Ground 2 challenges the Inspector and Minister’s assessment of the harm to the Gardens as a Registered Park and Garden. The Inspector failed to identify the nature of the historic or aesthetic interest of the Gardens or to recognise that on his factual findings these were clearly harmed.
Ground 3 challenges the Minister’s failure to address the provisions of the London County Council (Improvements) Act 1900 which required the southernmost part of the gardens on which the Memorial and Learning Centre is proposed to be located to "be laid out and maintained in manner hereinafter provided as a garden... open to the public... as an integral part of the existing Victoria Tower Garden” and which imposes a prohibition on using the Gardens for the provision of the Memorial and Learning Centre in the manner proposed. The 1900 Act is a specific reflection of the history and special sensitivity of the Gardens.
Ground 4 challenges the approach to the consideration of alternative sites - an error compounded by the Minister’s erroneous approach to the meaning of “substantial harm” to heritage assets.
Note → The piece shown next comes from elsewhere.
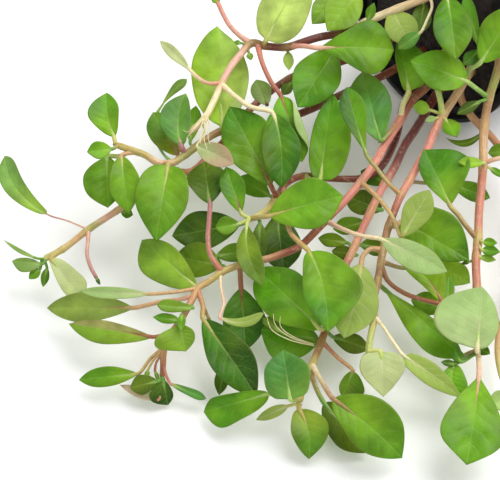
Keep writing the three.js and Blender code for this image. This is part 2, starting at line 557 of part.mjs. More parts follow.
// The share of a stem's length whose middle is seen nearest to a pixel
function nearestShare(middles, [across, down]) {
  let best = { share: 0, distance: Infinity };
  for (let step = 0; step <= FOOT_SAMPLES; step += 1) {
    const share = step / FOOT_SAMPLES;
    const place = middleAt(middles, share);
    const seen = place.distanceTo(at([across, down, place.z]));
    if (seen < best.distance) best = { share, distance: seen };
  }
  return best.share;
}

// Where a leaf stalk starts: on the middle of its stem if it is grown in one
// with it, or else just off the stem's skin, towards the next point
function stalkStart(name, pixel, next, joined) {
  const middles = stemMiddles[name];
  const share = nearestShare(middles, pixel);
  const middle = middleAt(middles, share);
  if (joined) return middle;
  const along = directionAt(middles, share);
  const out = next.clone().sub(middle);
  out.addScaledVector(along, -0.8 * out.dot(along)).normalize();
  return middle.addScaledVector(out, stemRadius(name, share) + GAP + PETIOLE_WIDTH / 2);
}

// Directions along a leaf, across it and out of its upper face, which is
// turned as near to the given facing as it can be
function leafFrame(along, facing) {
  const over = facing.clone().addScaledVector(along, -facing.dot(along)).normalize();
  return { over, across: new THREE.Vector3().crossVectors(over, along) };
}

// A blade faces the camera, but lies back a little towards level.
function bladeFacing(along) {
  const facing = sightLine.clone().negate().lerp(new THREE.Vector3(0, 0, 1), LEAN);
  return leafFrame(along, facing).over;
}

function halfWidth(outline, width, share) {
  const [rise, fall] = OUTLINES[outline];
  const peak = rise / (rise + fall);
  const widest = peak ** (rise / fall) * (1 - peak);
  const half = ((width / 2) * share ** rise * (1 - share ** fall)) / widest;
  return Math.max(LEAST_HALF_WIDTH, half);
}

function stations(width, joined) {
  if (!joined) return LEAF_STATIONS;
  return width < BUD_WIDTH ? BUD_STATIONS : LEAFLET_STATIONS;
}

// A leaf: a slim stalk that widens into a thin blade, bowed along its midrib
function leafSolid(leaf, name, joined) {
  const { foot, via, width } = leaf;
  const { outline = width < BUD_WIDTH ? "bud" : "elliptic", sides = [1, 1] } = leaf;
  const { bow = 0, sway = 0, cup = 0 } = leaf;
  const base = at(leaf.base);
  const tip = at(leaf.tip);
  const bladeAlong = tip.clone().sub(base).normalize();
  const facing = bladeFacing(bladeAlong);
  const rings = [];
  const addRing = (centre, along, reaches, rise, thickness) => {
    const { over, across } = leafFrame(along, facing);
    const left = centre.clone().addScaledVector(across, reaches[0]).addScaledVector(over, rise);
    const right = centre.clone().addScaledVector(across, -reaches[1]).addScaledVector(over, rise);
    const top = centre.clone().addScaledVector(over, thickness / 2);
    const bottom = centre.clone().addScaledVector(over, -thickness / 2);
    rings.push([aboveSurface(left, 0.3), aboveSurface(top, 0.6), aboveSurface(right, 0.3),
      aboveSurface(bottom, 0)]);
  };
  const passed = [...via.map(at), base];
  const start = stalkStart(name, foot, passed[0], joined);
  const stalk = smoothCurve([start, ...passed, base.clone().lerp(tip, 0.2)]);
  const stalkEnd = passed.length / (passed.length + 1);
  const stalkSteps = joined ? passed.length : Math.max(2, passed.length);
  for (let step = 0; step < stalkSteps; step += 1) {
    const share = (stalkEnd * step) / stalkSteps;
    const half = PETIOLE_WIDTH / 2;
    addRing(stalk.getPoint(share), stalk.getTangent(share), [half, half], 0, PETIOLE_WIDTH);
  }
  for (const share of stations(width, joined)) {
    const arch = 4 * share * (1 - share);
    const centre = base.clone().lerp(tip, share)
      .addScaledVector(facing, bow * arch)
      .addScaledVector(leafFrame(bladeAlong, facing).across, sway * arch);
    const half = halfWidth(outline, width, share);
    addRing(centre, bladeAlong, sides.map((side) => side * half), cup * half, LEAF_THICKNESS);
  }
  return loft(rings);
}

// Solid geometry from three.js as a manifold solid, and back
function toManifold(geometry) {
  const bare = geometry.clone();
  bare.deleteAttribute("normal");
  bare.deleteAttribute("uv");
  const merged = mergeVertices(bare, 1e-4);
  return new wasm.Manifold(new wasm.Mesh({
    numProp: 3,
    vertProperties: new Float32Array(merged.attributes.position.array),
    triVerts: new Uint32Array(merged.index.array),
  }));
}

function fromManifold(solid) {
  const { vertProperties, triVerts } = solid.getMesh();
  const geometry = new THREE.BufferGeometry();
  geometry.setAttribute("position", new THREE.BufferAttribute(vertProperties, 3));
  geometry.setIndex(new THREE.BufferAttribute(triVerts, 1));
  return geometry;
}

// Turns a solid made about +Z, base at 0, so that it lies as the pot does,
// with one flat side of its polygon on the surface
const potTurn = new THREE.Matrix4().makeBasis(
  new THREE.Vector3(Math.SQRT1_2, -Math.SQRT1_2, 0),
  new THREE.Vector3().crossVectors(potAxis, new THREE.Vector3(Math.SQRT1_2, -Math.SQRT1_2, 0)),
  potAxis,
);
const potPlace = potTurn.clone()
  .setPosition(mouthCentre.clone().addScaledVector(potAxis, -POT_HEIGHT));

function lathe(profile) {
  const points = profile.map(([radius, height]) => new THREE.Vector2(radius, height));
  const halfSide = Math.PI / POT_SIDES;
  return new THREE.LatheGeometry(points, POT_SIDES).rotateX(Math.PI / 2).rotateZ(halfSide);
}

// The radius of the pot's outside at a height over its base, below the lip
function wallRadius(height) {
  return THREE.MathUtils.lerp(POT_BASE, POT_MOUTH - 2 * LIP_STEP, height / POT_HEIGHT) / 2;
}

function potSolid() {
  const mouth = POT_MOUTH / 2;
  const lipFoot = POT_HEIGHT - LIP_HEIGHT;
  const shell = toManifold(lathe([
    [0, 0], [POT_BASE / 2, 0], [wallRadius(lipFoot), lipFoot], [mouth, lipFoot],
    [mouth, POT_HEIGHT], [wallRadius(POT_HEIGHT) - POT_WALL, POT_HEIGHT],
    [wallRadius(POT_WALL) - POT_WALL, POT_WALL], [0, POT_WALL],
  ]));
  let pot = shell;
  for (let slot = 0; slot < SLOT_COUNT; slot += 1) {
    const angle = (2 * Math.PI * (slot + 0.5)) / SLOT_COUNT;
    const wallSlot = new THREE.BoxGeometry(POT_MOUTH, SLOT_WIDTH, SLOT_LENGTH)
      .translate(POT_MOUTH / 2 + 4, 0, SLOT_START + SLOT_LENGTH / 2)
      .rotateZ(angle);
    pot = pot.subtract(toManifold(wallSlot));
    const baseSlot = new THREE.BoxGeometry(BASE_SLOT_LENGTH, SLOT_WIDTH, 4 * POT_WALL)
      .translate(POT_BASE / 4, 0, 0)
      .rotateZ(angle);
    pot = pot.subtract(toManifold(baseSlot));
  }
  return fromManifold(pot);
}

// The plug of growing medium that fills the pot up to a little below its lip
function mediumSolid() {
  const top = POT_HEIGHT - MEDIUM_RECESS;
  const foot = POT_WALL + GAP;
  const radius = (height) => wallRadius(height) - POT_WALL - GAP;
  return lathe([[0, foot], [radius(foot), foot], [radius(top), top],
    [radius(top) * 0.6, top + MEDIUM_DOME], [0, top + MEDIUM_DOME]]);
}

const FINISHES = {
  pot: { color: 0x15161a, roughness: 0.5 },
  medium: { color: 0x3a2a1c, roughness: 1 },
  stem: { color: 0xc4806a, roughness: 0.5 },
  leaf: { color: 0x5c9f2b, roughness: 0.45 },
};

const object = new THREE.Group();

function addNode(name, geometry, finish) {
  geometry.computeVertexNormals();
  const material = new THREE.MeshStandardMaterial({ ...FINISHES[finish], metalness: 0 });
  const node = new THREE.Mesh(geometry, material);
  node.name = name;
  object.add(node);
  return node;
}

// A stem with the small leaves that have no node of their own joined to it,
// without the slivers of face that their seams leave
function grownStem(name) {
  let solid = toManifold(stemSolid(name));
  for (const leaflet of LEAFLETS[name] ?? []) {
    solid = solid.add(toManifold(leafSolid(leaflet, name, true)));
  }
  return fromManifold(solid.simplify(SEAM_TOLERANCE));
}

addNode("pot", potSolid(), "pot").applyMatrix4(potPlace);
addNode("growing_medium", mediumSolid(), "medium").applyMatrix4(potPlace);
for (const name of Object.keys(STEMS)) {
  addNode(`stem_${name}`, grownStem(name), "stem");
  (LEAVES[name] ?? []).forEach((leaf, index) => {
    addNode(`leaf_${name}_${index + 1}`, leafSolid(leaf, name, false), "leaf");
  });
}

// The origin is under the middle of the whole object, on the surface
const extent = new THREE.Box3().setFromObject(object, true);
const middle = extent.getCenter(new THREE.Vector3());
object.position.set(-middle.x, -middle.y, 0);
const group = new THREE.Group();
group.add(object);

export default group;
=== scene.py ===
import json
import math
import random

import bpy
from mathutils import Matrix, Quaternion, Vector, noise


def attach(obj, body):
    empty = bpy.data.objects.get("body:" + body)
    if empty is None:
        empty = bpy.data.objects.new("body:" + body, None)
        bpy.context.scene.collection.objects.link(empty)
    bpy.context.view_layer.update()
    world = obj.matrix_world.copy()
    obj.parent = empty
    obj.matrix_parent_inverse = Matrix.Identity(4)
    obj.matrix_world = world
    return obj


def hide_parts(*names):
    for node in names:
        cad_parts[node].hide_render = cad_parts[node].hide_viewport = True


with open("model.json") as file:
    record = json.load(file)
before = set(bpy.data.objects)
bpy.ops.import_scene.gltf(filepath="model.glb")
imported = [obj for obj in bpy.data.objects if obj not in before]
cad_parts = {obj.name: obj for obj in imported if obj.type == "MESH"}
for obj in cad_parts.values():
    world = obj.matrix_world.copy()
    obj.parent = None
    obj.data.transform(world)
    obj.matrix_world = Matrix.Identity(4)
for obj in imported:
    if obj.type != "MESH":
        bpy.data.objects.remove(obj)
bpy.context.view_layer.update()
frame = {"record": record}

# A marsh plant: rooted stems with paired leaves, growing out of a small black
# net pot that lies on its side. Lengths are in millimetres until a mesh is
# written, +X is to the right of the view and +Y away from the camera.
MM = 0.001

# The view: pixels across and down, and the camera that looks along it
VIEW_CENTRE = (250, 240)
VIEW_WIDTH = 500
CAMERA_ELEVATION = math.radians(50)
CAMERA_DISTANCE = 450
TARGET_HEIGHT = 10
PIXELS_PER_MM = 4.2
SENSOR_WIDTH = 36
MOUTH_PIXEL = (433, 27)

# The pot and what fills it
POT_MOUTH = 52
POT_BASE = 37
POT_HEIGHT = 50
POT_WALL = 1
LIP_HEIGHT = 4
LIP_STEP = 1.6
SLOT_COUNT = 10
SLOT_LENGTH = 22
SLOT_START = 7
BASE_SLOT = (3.75, 14.75)
MEDIUM_RECESS = 4
MEDIUM_DOME = 1.2
GAP = 0.3

# The plant
STEM_WIDTH = 2.4
STALK_WIDTH = 1.3
LEAF_THICKNESS = 0.34
LEAN = 0.25
BUD_WIDTH = 2.7
SMALL_LEAF = 5
CURL_RADIUS = 0.4

SIGHT = Vector((0, math.cos(CAMERA_ELEVATION), -math.sin(CAMERA_ELEVATION)))
VIEW_UP = Vector((0, math.sin(CAMERA_ELEVATION), math.cos(CAMERA_ELEVATION)))
EYE = Vector((0, 0, TARGET_HEIGHT)) - SIGHT * CAMERA_DISTANCE
UP = Vector((0, 0, 1))


def pixel_ray(across, down):
    """The ray of one pixel of the view."""
    ahead = SIGHT * (CAMERA_DISTANCE * PIXELS_PER_MM)
    return ahead + Vector((across - VIEW_CENTRE[0], 0, 0)) + VIEW_UP * (VIEW_CENTRE[1] - down)


def at(place):
    """The place seen at a pixel, at a height above the surface."""
    across, down, height = place
    ray = pixel_ray(across, down)
    return EYE + ray * ((height - EYE.z) / ray.z)


POT_TILT = math.atan((POT_MOUTH - POT_BASE) / 2 / (POT_HEIGHT - LIP_HEIGHT))
MOUTH_HEIGHT = POT_MOUTH / 2 * math.cos(POT_TILT) + LIP_HEIGHT * math.sin(POT_TILT)
MOUTH_CENTRE = at((*MOUTH_PIXEL, MOUTH_HEIGHT))
HALF_TURN = math.sqrt(0.5)
POT_AXIS = Vector((-HALF_TURN * math.cos(POT_TILT), -HALF_TURN * math.cos(POT_TILT), math.sin(POT_TILT)))
POT_FOOT = MOUTH_CENTRE - POT_AXIS * POT_HEIGHT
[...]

Ground 5 challenges the Minister and Inspector’s conclusions on the risk of harm to the plane trees on the western side of the park which play a central role in enhancing the setting of the Gardens and the heritage assets situated in and around them.
The decision on the Trust’s section 288 permission application is awaited.
Meyric Lewis appeared in the inquiry for the Trust and their fellow Rule 6 Parties.